In order to do the latter, beat needs to keep track of when each task last ran. By default, it creates a local file and stashes the information there. It's simple, requires little or no additional configuration, and works fine in many cases.
But if we're running our daemons in containers, where file system changes can be thrown away at any time, that's not good enough. At any time, beat might lose its memory, and that could result in the task that was only supposed to run once a week running too often, or not often enough.
django-celery-beat is an alternative scheduler for beat that instead keeps this information in your Django database, where it's safe.
Complications
It sounds pretty simple to install and configure django-celery-beat. You just add it to your virtual environment and the list of apps in your Django settings, and change a Celery setting to tell beat to use the new scheduler instead of the default one.
I assumed, since there was nothing in the documentation saying otherwise, that no changes would be needed in the rest of my application. That turned out to be incorrect.
Here's the important missing piece of information: the majority of Celery's documentation for how to set up periodic tasks does NOT apply if you're using an alternative scheduler. I assumed that was all still valid, and just stored the information in a different way behind the scenes. In fact, you have to ignore all that, and convert all your application's current scheduling configuration to a completely different approach when using django-beat-scheduler.

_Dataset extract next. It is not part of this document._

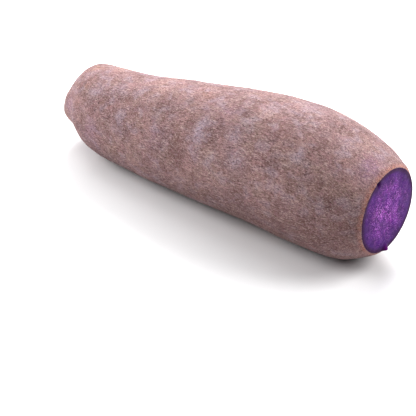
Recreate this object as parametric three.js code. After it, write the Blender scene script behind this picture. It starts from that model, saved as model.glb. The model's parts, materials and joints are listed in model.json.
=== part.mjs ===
// Purple sweet potato: a tuber with a blunt stem end, sliced straight across at its other end.
// Millimetres, +Z up. +X runs along the tuber towards the cut face. The origin is under the middle
// of the tuber, on the surface that it rests on.

import * as THREE from "three";

// Driving dimensions
const tuberLength = 209;
const heightPerWidth = 0.97; // it grew a little flatter than round
const pressedDepth = 0.7; // how deep the underside is flattened where it lies
const cutTurn = 2; // degrees the knife was off square, seen from above
const cutLean = 1.2; // degrees the knife was off upright
const cutReach = 0.4; // share of the length over which the rings turn to meet the knife
const scarTurn = 0.2; // degrees the blunt stem end is off square, seen from above
const scarLean = -3; // degrees the blunt stem end is off upright
const scarReach = 0.25; // share of the length over which the rings turn to meet the stem end

const pointsAround = 48;
const ringCount = 56;
const wholeTurn = 360;

// The tuber's girth and its lie, from the stem end to the cut. along is a share of the length,
// halfWidth the half breadth, side the shift of its middle towards +Y, and clearance the height of
// its underside over the surface.
const stations = [
  { along: 0, halfWidth: 0, side: 0.3, clearance: 21.5 },
  { along: 0.003, halfWidth: 8.2, side: 0.3, clearance: 13.4 },
  { along: 0.02, halfWidth: 13.1, side: 0.5, clearance: 8.8 },
  { along: 0.065, halfWidth: 18.8, side: 0.9, clearance: 7 },
  { along: 0.15, halfWidth: 23.8, side: -3, clearance: 1.6 },
  { along: 0.275, halfWidth: 26.1, side: -3.8, clearance: 0.8 },
  { along: 0.41, halfWidth: 29.1, side: -2.6, clearance: 0.3 },
  { along: 0.54, halfWidth: 31.4, side: -0.9, clearance: 0 },
  { along: 0.67, halfWidth: 33.1, side: 0.7, clearance: 0 },
  { along: 0.8, halfWidth: 33, side: 1.5, clearance: 0.2 },
  { along: 0.92, halfWidth: 29.4, side: 1.2, clearance: 1.4 },
  { along: 1, halfWidth: 21.4, side: -0.6, clearance: 10.9 },
];

// Low swellings and hollows. around is in degrees from +Y towards +Z; the rest is in millimetres
// along the tuber and degrees around it.
const swellings = [
  // the top shoulder of the stem end
  { along: 9, around: 70, rise: 0.5, reachAlong: 7, reachAround: 28 },
  // the back corner of the stem end, worn off
  { along: 6, around: 125, rise: -0.7, reachAlong: 8, reachAround: 30 },
  // the chin of the stem end, and the hollow behind it
  { along: 7, around: 190, rise: 0.3, reachAlong: 8, reachAround: 26 },
  { along: 24, around: 200, rise: -0.2, reachAlong: 12, reachAround: 40 },
  // a flat stretch half way along the top
  { along: 110, around: 75, rise: -0.2, reachAlong: 30, reachAround: 60 },
  // uneven growth down the back
  { along: 68, around: 350, rise: 0.9, reachAlong: 22, reachAround: 32 },
  { along: 120, around: 325, rise: -0.9, reachAlong: 20, reachAround: 28 },
  { along: 168, around: 0, rise: 0.8, reachAlong: 24, reachAround: 28 },
];

// Curves through the stations. Both take the same parameter, so a ring's place and girth agree.
function curveThrough(points) {
  return new THREE.CatmullRomCurve3(points, false, "catmullrom", 0.5);
}

function axisPoint(station) {
  const axisHeight = station.halfWidth * heightPerWidth + station.clearance;
  return new THREE.Vector3(station.along * tuberLength, station.side, axisHeight);
}

const axisLine = curveThrough(stations.map(axisPoint));
const girthLine = curveThrough(stations.map((s) => new THREE.Vector3(s.halfWidth, 0, 0)));

// How far the swellings push the skin out at one place.
function swellingRise(along, around) {
  let rise = 0;
  for (const swelling of swellings) {
    const turn = THREE.MathUtils.euclideanModulo(around - swelling.around, wholeTurn);
    const awayAround = Math.min(turn, wholeTurn - turn) / swelling.reachAround;
    const awayAlong = (along - swelling.along) / swelling.reachAlong;
    rise += swelling.rise * Math.exp(-(awayAlong ** 2) - awayAround ** 2);
  }
  return rise;
}

// The knife and the stem end aren't square to the tuber, so rings near each end lean a little.
function lean(share, across, up) {
  const towardsCut = Math.max(0, (share - 1 + cutReach) / cutReach) ** 2;
  const towardsStem = Math.max(0, 1 - share / scarReach) ** 2;
  const slope = (degrees, distance) => distance * Math.tan(THREE.MathUtils.degToRad(degrees));
  const cut = slope(cutTurn, across) + slope(cutLean, up);
  const scar = slope(scarTurn, across) + slope(scarLean, up);
  return -towardsCut * cut - towardsStem * scar;
}

// One ring of points round the tuber. Where the underside lies it is pressed flat.
function ringAt(parameter) {
  const axis = axisLine.getPoint(parameter);
  const halfWidth = girthLine.getPoint(parameter).x;
  const ring = [];
  for (let step = 0; step < pointsAround; step += 1) {
    const around = (step / pointsAround) * wholeTurn;
    const angle = THREE.MathUtils.degToRad(around);
    const girth = halfWidth + swellingRise(axis.x, around);
    const across = girth * Math.cos(angle);
    const up = girth * heightPerWidth * Math.sin(angle);
    const x = axis.x + lean(axis.x / tuberLength, across, up);
    const z = Math.max(axis.z + up, pressedDepth) - pressedDepth;
    ring.push(new THREE.Vector3(x, axis.y + across, z));
  }
  return ring;
}

// The closed body: a stem point, rings along the tuber, and the flat cut face.
function tuberGeometry() {
  const stemPoint = axisLine.getPoint(0);
  stemPoint.z -= pressedDepth;
  const rings = [];
  for (let step = 1; step <= ringCount; step += 1) {
    rings.push(ringAt(step / ringCount));
  }
  const lastRing = rings[ringCount - 1];
  const cutCentre = new THREE.Vector3();
  lastRing.forEach((point) => cutCentre.addScaledVector(point, 1 / pointsAround));

  const corners = [stemPoint, ...rings.flat(), cutCentre];
  const cutCentreIndex = corners.length - 1;
  const cornerIndex = (ring, step) => 1 + ring * pointsAround + (step % pointsAround);
  const triangles = [];
  for (let step = 0; step < pointsAround; step += 1) {
    triangles.push(0, cornerIndex(0, step + 1), cornerIndex(0, step));
    for (let ring = 0; ring < ringCount - 1; ring += 1) {
      const near = cornerIndex(ring, step);
      const nearNext = cornerIndex(ring, step + 1);
      const far = cornerIndex(ring + 1, step);
      const farNext = cornerIndex(ring + 1, step + 1);
      triangles.push(near, nearNext, farNext, near, farNext, far);
    }
    const rim = cornerIndex(ringCount - 1, step);
    const rimNext = cornerIndex(ringCount - 1, step + 1);
    triangles.push(cutCentreIndex, rim, rimNext);
  }

  const geometry = new THREE.BufferGeometry().setFromPoints(corners);
  geometry.setIndex(triangles);
  return geometry;
}

// The origin goes to the middle of the footprint, on the resting surface.
function standOnOrigin(geometry) {
  geometry.computeBoundingBox();
  const middle = geometry.boundingBox.getCenter(new THREE.Vector3());
  geometry.translate(-middle.x, -middle.y, -geometry.boundingBox.min.z);
  geometry.computeVertexNormals();
  return geometry;
}

const skin = new THREE.MeshStandardMaterial({ color: "#a78d88", roughness: 0.85, metalness: 0 });
const tuber = new THREE.Mesh(standOnOrigin(tuberGeometry()), skin);
tuber.name = "sweet_potato";

const part = new THREE.Group();
part.add(tuber);

export default part;
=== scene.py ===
import json
import math

import bmesh
import bpy
import numpy as np
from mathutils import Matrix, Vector, noise
from mathutils.bvhtree import BVHTree


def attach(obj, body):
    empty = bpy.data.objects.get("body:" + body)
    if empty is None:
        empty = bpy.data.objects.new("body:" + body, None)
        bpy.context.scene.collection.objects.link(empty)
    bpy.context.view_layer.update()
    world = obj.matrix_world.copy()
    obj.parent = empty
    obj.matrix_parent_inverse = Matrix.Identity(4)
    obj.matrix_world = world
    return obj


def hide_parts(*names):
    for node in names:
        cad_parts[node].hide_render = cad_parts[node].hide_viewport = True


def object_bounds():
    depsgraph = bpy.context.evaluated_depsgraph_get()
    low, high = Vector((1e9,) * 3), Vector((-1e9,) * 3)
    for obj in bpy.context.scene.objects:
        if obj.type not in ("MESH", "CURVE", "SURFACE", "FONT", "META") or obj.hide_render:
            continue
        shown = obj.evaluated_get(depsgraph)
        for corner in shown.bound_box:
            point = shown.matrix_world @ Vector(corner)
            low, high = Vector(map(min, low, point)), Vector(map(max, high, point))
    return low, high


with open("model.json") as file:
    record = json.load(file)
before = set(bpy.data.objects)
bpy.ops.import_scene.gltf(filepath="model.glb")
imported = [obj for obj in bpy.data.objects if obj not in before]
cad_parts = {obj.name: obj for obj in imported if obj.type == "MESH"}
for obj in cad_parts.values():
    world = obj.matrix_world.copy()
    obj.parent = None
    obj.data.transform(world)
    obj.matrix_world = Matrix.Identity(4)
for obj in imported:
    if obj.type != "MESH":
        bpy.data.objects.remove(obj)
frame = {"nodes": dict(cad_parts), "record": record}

# A purple sweet potato with one end sliced off, lying on a white table.
# Metres, +X towards the cut, +Z up. The frame's solid gives the shape, and this gives it its skin.

mm = 0.001
boxLow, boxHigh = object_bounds()
middle = (boxLow + boxHigh) / 2
mounts = {mount["name"]: mount for mount in frame["record"]["mounts"]}


# sRGB hex to the linear colour that a shader takes
def hexToLinear(hexColour):
    parts = [int(hexColour[i:i + 2], 16) / 255 for i in (1, 3, 5)]
    return [c / 12.92 if c <= 0.04045 else ((c + 0.055) / 1.055) ** 2.4 for c in parts] + [1.0]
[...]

This only affects how to tell Celery when to run your tasks. Your code doesn't need to change otherwise.
Scheduling Tasks with django-beat-scheduler
If you are using django-celery-beat, you must set up your schedule by creating records in your database, as described in django-celery-beat's documentation. It's not difficult to do, and it's a perfectly reasonable way to set up your schedule. I just assumed that using Celery's documented way to set up scheduled tasks would create those records for me, and that turns out not to be the case.
Here's an example of how you might set up a task to run periodically:
from django_celery_beat.models import IntervalSchedule, PeriodicTask every_2_minutes, _ = IntervalSchedule.objects.get_or_create( every=2, period=IntervalSchedule.MINUTES, ) PeriodicTask.objects.update_or_create( task="invoices.tasks.update_invoices_task", name="update invoices", defaults=dict( interval=every_2_minutes, expire_seconds=60, # If not run within 60 seconds, forget it; another one will be scheduled soon. ), )

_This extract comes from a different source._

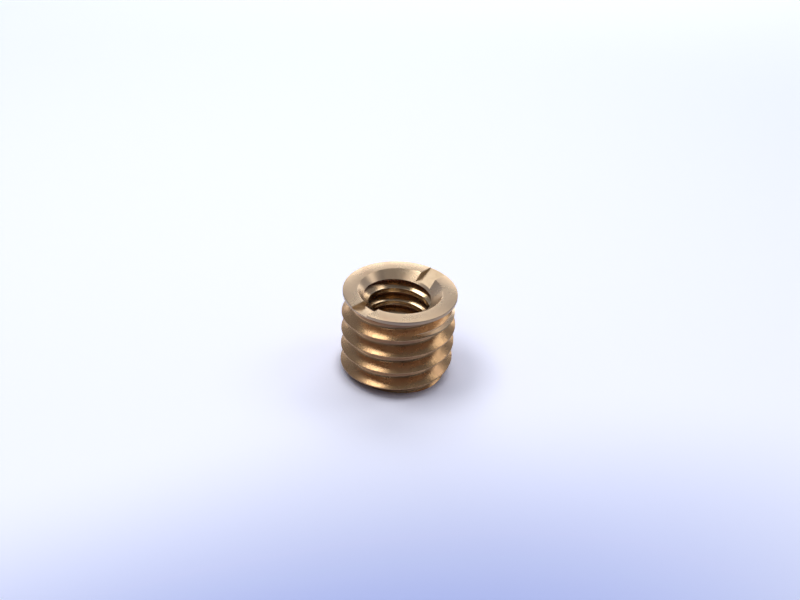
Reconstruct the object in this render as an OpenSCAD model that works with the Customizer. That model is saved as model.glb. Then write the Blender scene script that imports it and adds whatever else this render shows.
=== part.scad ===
// Reducer bushing: a one-piece turned brass sleeve that takes a 1/4 inch screw
// inside a 3/8 inch tapped hole.
// Millimetres, +Z up, origin at the centre of the lower end. The driving slot
// runs along X. The sleeve is bounded by the crests of its two threads: the
// outer crests lie on the outside wall, and the inner crests on the bore.

/* [Sleeve] */
// Overall height, lower end to top face
overall_h = 7.5; // [6.5:0.1:12]
// Outside diameter over the thread crests, 3/8 inch size
thread_d = 9.43; // [8.6:0.01:12]
// Lead-in chamfer at the lower end, the same in height and in radius
lead_in = 0.6; // [0.1:0.05:0.8]

/* [Head] */
// Thickness of the thin head rim
head_h = 0.29; // [0.2:0.01:0.6]
// How far the rim stands inside the thread crests, in radius
head_setback = 0.05; // [0:0.01:0.12]
// Edge break on the rim, top and bottom
rim_break = 0.04; // [0.02:0.01:0.08]
// Height of the relief between the thread and the rim
relief_h = 1.18; // [0.4:0.01:2]
// Depth of the relief below the thread crests, in radius
relief_depth = 0.31; // [0.15:0.01:0.5]

/* [Bore] */
// Bore diameter over the inner thread crests, 1/4 inch size
bore_d = 5.1; // [4.2:0.05:6.2]
// Depth of the 90 degree countersink in the top face
mouth_depth = 0.9; // [0.3:0.05:1.1]
// Depth of the 90 degree countersink in the lower end
foot_depth = 0.7; // [0.3:0.05:1]

/* [Driving slot] */
// Slot width
slot_w = 1.6; // [1:0.1:2.2]
// Depth of the slot at the middle of the cutter's arc
slot_depth = 0.95; // [0.6:0.05:1.3]
// Diameter of the slitting cutter, which leaves an arched floor
cutter_d = 26; // [20:1:40]
// How far the cutter's middle stands off the axis, towards -X
cutter_shift = 0.15; // [0:0.05:0.4]

/* [Hidden] */
$fn = 96;
BRASS = [0.80, 0.62, 0.34];
CLEARANCE = 1; // how far each cutting shape runs past the metal
thread_r = thread_d / 2;
bore_r = bore_d / 2;
rim_r = thread_r - head_setback;
relief_r = thread_r - relief_depth;
rim_z = overall_h - head_h;
relief_z = rim_z - relief_h;

// Half section of the turned blank, from the axis outwards
module blank_outline() {
    polygon([
        [0, 0],
        [thread_r - lead_in, 0],
        [thread_r, lead_in],
        [thread_r, relief_z - relief_depth],
        [relief_r, relief_z],
        [relief_r, rim_z],
        [rim_r - rim_break, rim_z],
        [rim_r, rim_z + rim_break],
        [rim_r, overall_h - rim_break],
        [rim_r - rim_break, overall_h],
        [0, overall_h]
    ]);
}

// Half section of what the drill and the two countersinks take out
module bore_outline() {
    polygon([
        [0, -CLEARANCE],
        [bore_r + foot_depth + CLEARANCE, -CLEARANCE],
        [bore_r, foot_depth],
        [bore_r, overall_h - mouth_depth],
        [bore_r + mouth_depth + CLEARANCE, overall_h + CLEARANCE],
        [0, overall_h + CLEARANCE]
    ]);
}

// The disc of the slitting cutter, sunk into the top face across the bore
module cutter_disc() {
    translate([-cutter_shift, 0, overall_h - slot_depth + cutter_d / 2])
        rotate([90, 0, 0])
            cylinder(h = slot_w, d = cutter_d, center = true, $fn = 180);
}

// The whole bushing, one solid
module bushing() {
    color(BRASS)
        difference() {
            rotate_extrude() blank_outline();
            rotate_extrude() bore_outline();
            cutter_disc();
        }
}

bushing();
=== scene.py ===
"""Looks of a brass reducer bushing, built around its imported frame.

The sleeve is turned from bar: a coarse thread outside, a finer one in the bore, a thin head rim no
wider than the thread, a countersunk mouth and a driving slot sawn across the top. Shapes are worked
out in millimetres and scaled to metres at the end.
"""

import logging
import math
from collections.abc import Mapping, Sequence
from dataclasses import dataclass, field
from enum import Enum

import bpy
import numpy as np
from mathutils import Matrix, Vector


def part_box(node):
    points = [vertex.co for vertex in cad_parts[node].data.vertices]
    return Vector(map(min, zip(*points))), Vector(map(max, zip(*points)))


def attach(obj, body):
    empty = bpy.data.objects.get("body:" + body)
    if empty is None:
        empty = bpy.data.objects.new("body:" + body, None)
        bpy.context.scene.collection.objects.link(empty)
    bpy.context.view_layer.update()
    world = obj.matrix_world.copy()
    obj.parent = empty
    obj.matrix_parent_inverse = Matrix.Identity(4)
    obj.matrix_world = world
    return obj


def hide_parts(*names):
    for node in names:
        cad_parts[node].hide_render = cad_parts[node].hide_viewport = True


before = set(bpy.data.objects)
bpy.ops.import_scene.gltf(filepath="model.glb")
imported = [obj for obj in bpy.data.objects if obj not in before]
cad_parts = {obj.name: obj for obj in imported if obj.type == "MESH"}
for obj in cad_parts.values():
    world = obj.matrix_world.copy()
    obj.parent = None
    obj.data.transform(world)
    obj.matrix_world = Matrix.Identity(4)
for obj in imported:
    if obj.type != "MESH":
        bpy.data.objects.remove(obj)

log = logging.getLogger("bushing")
METRE = 1.0
MM = 0.001
INCH = 25.4
NODE = "bushing"
BODY = "root"

Point2 = tuple[float, float]
Point3 = tuple[float, float, float]
Colour = tuple[float, float, float]
Input = bpy.types.NodeSocket | float | Sequence[float]


class Zone(Enum):
    """Which tool left a surface, numbered like the material slot of its finish."""

    TURNED = 0
    THREADED = 1
    TAPPED = 2
    SAWN = 3


class Cut(Enum):
    """How one solid is worked into another."""

    KEEP_COMMON = "INTERSECT"
    JOIN = "UNION"
    REMOVE = "DIFFERENCE"


class Carries(Enum):
    """What an input or output of a shared effect carries."""

    NUMBER = "NodeSocketFloat"
    VECTOR = "NodeSocketVector"


class Sum(Enum):
    """What is worked out from numbers."""

    ADD = "ADD"
    SUBTRACT = "SUBTRACT"
    MULTIPLY = "MULTIPLY"
    DIVIDE = "DIVIDE"
    MULTIPLY_ADD = "MULTIPLY_ADD"
    GREATER = "MAXIMUM"
    SINE = "SINE"
    COSINE = "COSINE"


class VectorSum(Enum):
    """What is worked out from vectors."""

    ADD = "ADD"
    MULTIPLY = "MULTIPLY"
    SCALE = "SCALE"
    DIRECTION = "NORMALIZE"
    LENGTH = "LENGTH"
    ALONG = "DOT_PRODUCT"


# ---------------------------------------------------------------- shader graphs


@dataclass(frozen=True)
class Noise:
    """Uneven patches that run from 0 to 1.

    Attributes:
        scale: how many patches lie along a unit of length.
        detail: how many finer layers are added.
        harsh: how strong each finer layer is.
        middle: the value it wavers about.
    """

    scale: float
    detail: float
    harsh: float
    middle: float = 0.5


def opaque(colour: Input) -> Input:
    """Return a colour of three numbers with its opacity added, and an output as it is."""
    return (*colour, 1.0) if isinstance(colour, tuple) else colour


def title(name: str) -> str:
    """Return an input's name as its socket shows it."""
    return name.replace("_", " ").title()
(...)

And here's a task to be run every morning:
at_5_am, _ = CrontabSchedule.objects.get_or_create( minute="0", hour="5", day_of_week="*", day_of_month="*", month_of_year="*", ) PeriodicTask.objects.update_or_create( task="reports.tasks.generate_large_report", defaults=dict( crontab=at_5_am, expire_seconds=7200, ), )
When and Where to Create the Schedule Records
If you're going to set up some of the same tasks in all environments — like a nightly cleanup task — then you can view that task data as a fixture: data that needs to get added to your database once. I've found that all things considered, using migrations works better for that than trying to do it during application startup.

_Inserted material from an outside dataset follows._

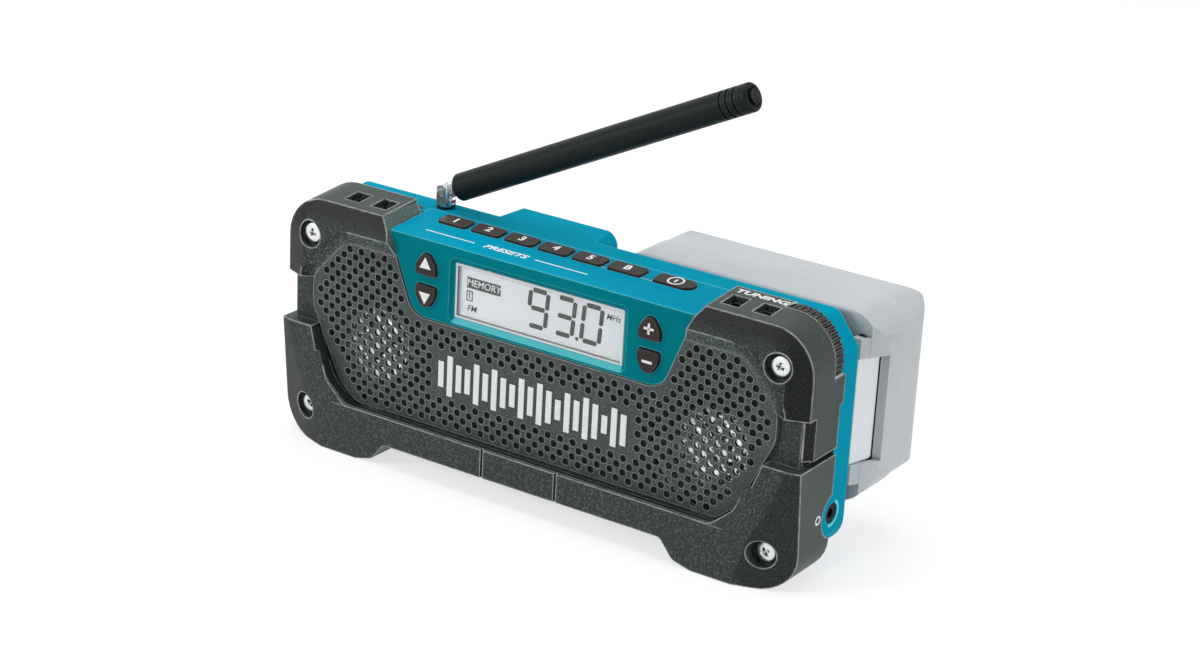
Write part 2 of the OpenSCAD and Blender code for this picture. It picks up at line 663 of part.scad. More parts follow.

Tasks that aren't so much like fixtures can be added at the appropriate place and time in your application code. And it might not be a bad idea to add a comment next to the Celery settings in your application to point future developers to where the schedule is set up.
Time Zones
The other problem area I ran into was with time zones (my nemesis). django-celery-beat has to be set up with the same time zone settings as Django. I assumed, since it has "django" in its name, that it would just follow the Django settings, but instead it follows the Celery settings.
In my case, my Django application was using local time while django-celery-beat was using UTC. As a result, django-celery-beat seemed to always think my every 30 seconds task didn't need to run for another 5 hours plus 30 seconds, or something like that.
The simplest solution in my case was to make sure my Django settings looked like this:
USE_TZ = True TIME_ZONE = "UTC"
django-celery-beat defaults to UTC, so it and Django started getting along after that.
If I had really needed Django's TIME_ZONE to be something other than UTC, I think I could have gotten things to work by setting CELERY_TIMEZONE to the same value. But I haven't tried that.
Without Time Zones
If you're working on an old project that has never enabled Django's time zone support, you'll want something like this in your Django settings:
USE_TZ = False # Configure Celery to match, or things will get confused. CELERY_ENABLE_UTC = False # Undocumented but necessary setting for django-celery-beat: DJANGO_CELERY_BEAT_TZ_AWARE = False # Just in case anything looks at these anyway (probably not necessary): TIME_ZONE = "UTC" CELERY_TIMEZONE = "UTC"
As noted in the comment, DJANGO_CELERY_BEAT_TZ_AWARE is not documented, but I found it in the source when trying to figure out why django-celery-beat was trying to store timezone-aware datetimes in the database, triggering Django exceptions. Explicitly setting it False makes django-celery-beat use naive datetimes (without time zones).
Django Admin
Another helpful feature of django-celery-beat is that its models will show up automatically in the Django admin, no extra configuration needed. Then you can easily view or edit the schedule there.
Summary
django-celery-beat is a very helpful aid to larger deployments, where storing Celery's schedule data in a local file isn't appropriate anymore. With these tips, I hope you'll find it helpful too.